Stated task:
Locate the word "listed" in the data below, then copy every line that holds it.

Records to process:
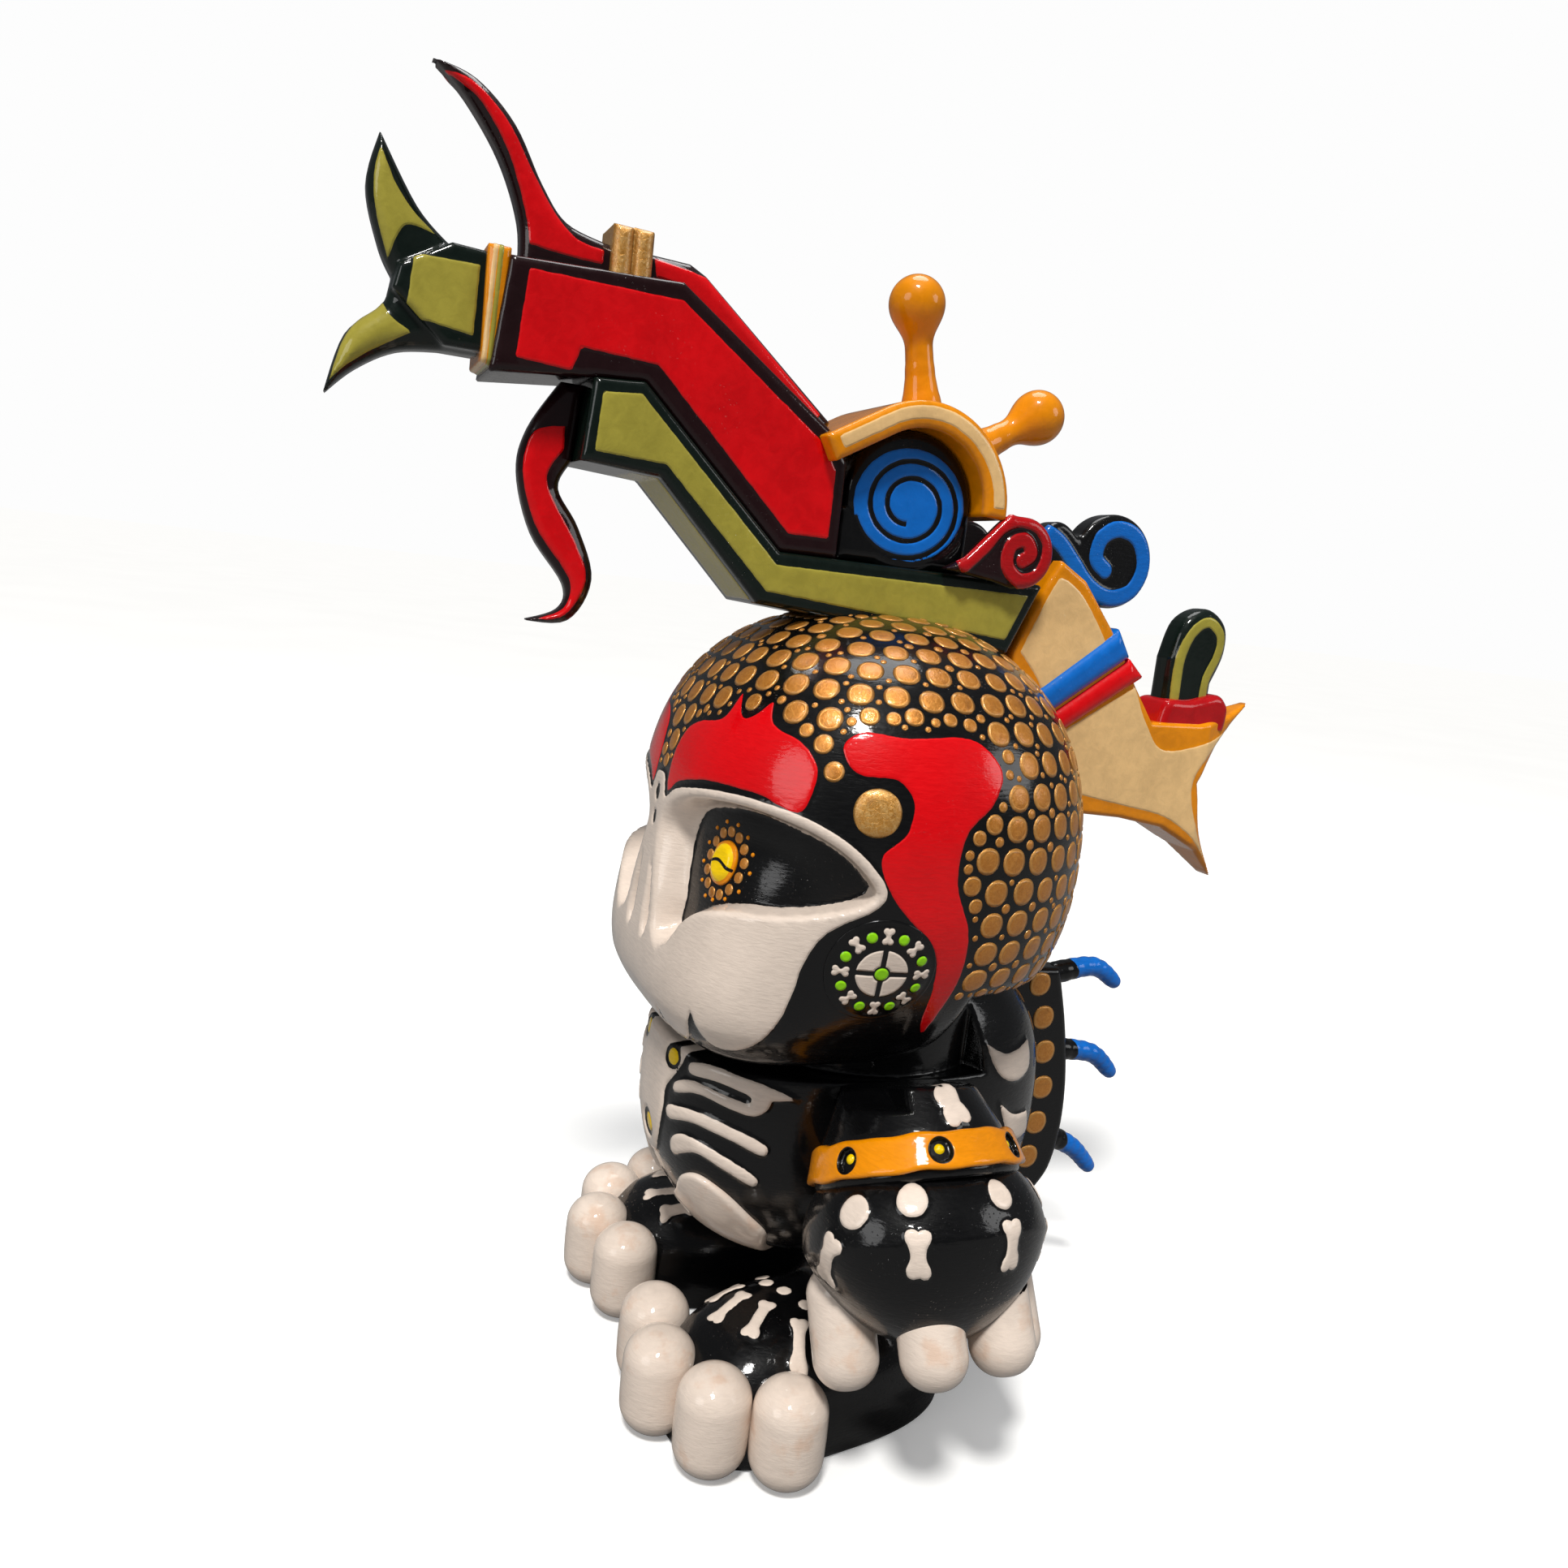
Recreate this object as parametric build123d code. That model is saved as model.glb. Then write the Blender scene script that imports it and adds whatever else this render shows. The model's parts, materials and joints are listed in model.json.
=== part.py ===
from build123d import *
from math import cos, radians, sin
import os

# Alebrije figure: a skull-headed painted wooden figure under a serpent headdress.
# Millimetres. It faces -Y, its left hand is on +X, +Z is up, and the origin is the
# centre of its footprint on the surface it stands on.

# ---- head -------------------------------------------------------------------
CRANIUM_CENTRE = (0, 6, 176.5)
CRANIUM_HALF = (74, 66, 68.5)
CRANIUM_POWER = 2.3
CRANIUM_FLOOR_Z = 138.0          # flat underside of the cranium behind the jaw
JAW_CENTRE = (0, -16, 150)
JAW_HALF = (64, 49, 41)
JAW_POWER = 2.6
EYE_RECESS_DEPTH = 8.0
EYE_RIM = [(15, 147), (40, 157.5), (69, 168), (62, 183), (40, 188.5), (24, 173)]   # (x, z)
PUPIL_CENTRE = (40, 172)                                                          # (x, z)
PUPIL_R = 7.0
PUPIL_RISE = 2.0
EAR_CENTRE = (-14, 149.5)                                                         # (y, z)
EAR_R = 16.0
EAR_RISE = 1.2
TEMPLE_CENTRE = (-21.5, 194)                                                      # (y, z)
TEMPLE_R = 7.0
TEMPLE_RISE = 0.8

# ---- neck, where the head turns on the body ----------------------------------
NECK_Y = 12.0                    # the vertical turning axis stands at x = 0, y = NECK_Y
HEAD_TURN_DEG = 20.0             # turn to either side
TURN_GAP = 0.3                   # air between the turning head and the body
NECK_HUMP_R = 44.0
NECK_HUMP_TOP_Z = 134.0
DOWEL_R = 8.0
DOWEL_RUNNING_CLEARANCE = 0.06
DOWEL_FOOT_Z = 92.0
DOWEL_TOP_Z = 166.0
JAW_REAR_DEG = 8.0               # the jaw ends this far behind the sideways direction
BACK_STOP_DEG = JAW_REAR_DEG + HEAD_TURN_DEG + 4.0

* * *

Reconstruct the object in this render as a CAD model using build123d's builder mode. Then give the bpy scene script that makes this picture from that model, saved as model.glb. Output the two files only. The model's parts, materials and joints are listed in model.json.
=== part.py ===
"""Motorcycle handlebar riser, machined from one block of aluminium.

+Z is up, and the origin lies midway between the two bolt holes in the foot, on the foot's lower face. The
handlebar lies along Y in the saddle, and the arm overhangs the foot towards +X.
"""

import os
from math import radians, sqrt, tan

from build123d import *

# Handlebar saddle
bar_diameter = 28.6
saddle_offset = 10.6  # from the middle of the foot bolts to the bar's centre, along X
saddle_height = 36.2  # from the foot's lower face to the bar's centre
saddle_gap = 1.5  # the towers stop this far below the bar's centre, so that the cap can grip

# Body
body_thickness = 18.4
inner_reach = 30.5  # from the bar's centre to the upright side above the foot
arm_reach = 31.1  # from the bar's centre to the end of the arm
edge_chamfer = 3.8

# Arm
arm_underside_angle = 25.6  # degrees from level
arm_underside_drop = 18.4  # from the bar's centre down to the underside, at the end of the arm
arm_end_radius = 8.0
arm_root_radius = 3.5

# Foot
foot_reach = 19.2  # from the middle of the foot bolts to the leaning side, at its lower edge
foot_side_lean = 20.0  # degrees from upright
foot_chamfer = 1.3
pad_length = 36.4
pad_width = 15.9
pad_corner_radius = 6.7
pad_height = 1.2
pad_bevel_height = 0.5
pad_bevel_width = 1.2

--

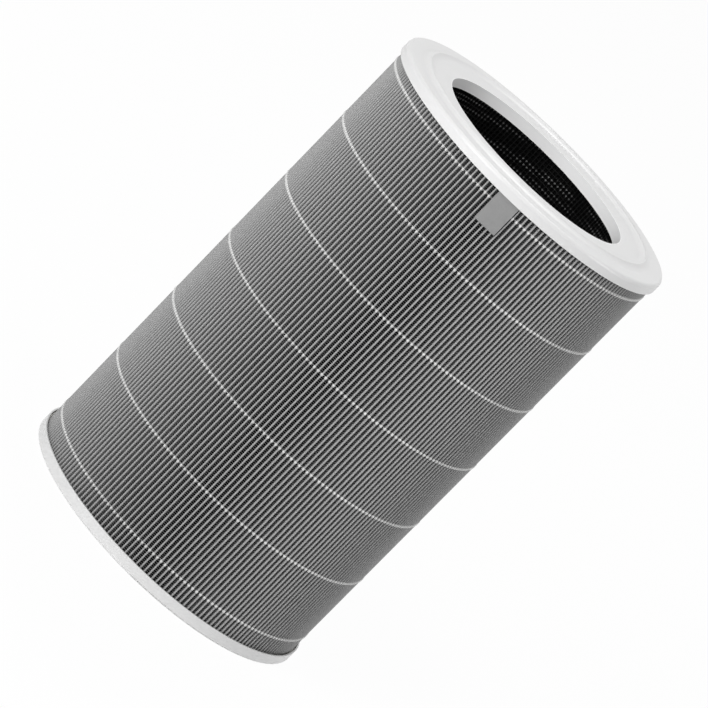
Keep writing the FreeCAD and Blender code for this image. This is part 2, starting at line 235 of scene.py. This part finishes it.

Exercise solution:
Recreate this object as parametric build123d code. That model is saved as model.glb. Then write the Blender scene script that imports it and adds whatever else this render shows. The model's parts, materials and joints are listed in model.json.
Reconstruct the object in this render as a CAD model using build123d's builder mode. Then give the bpy scene script that makes this picture from that model, saved as model.glb. Output the two files only. The model's parts, materials and joints are listed in model.json.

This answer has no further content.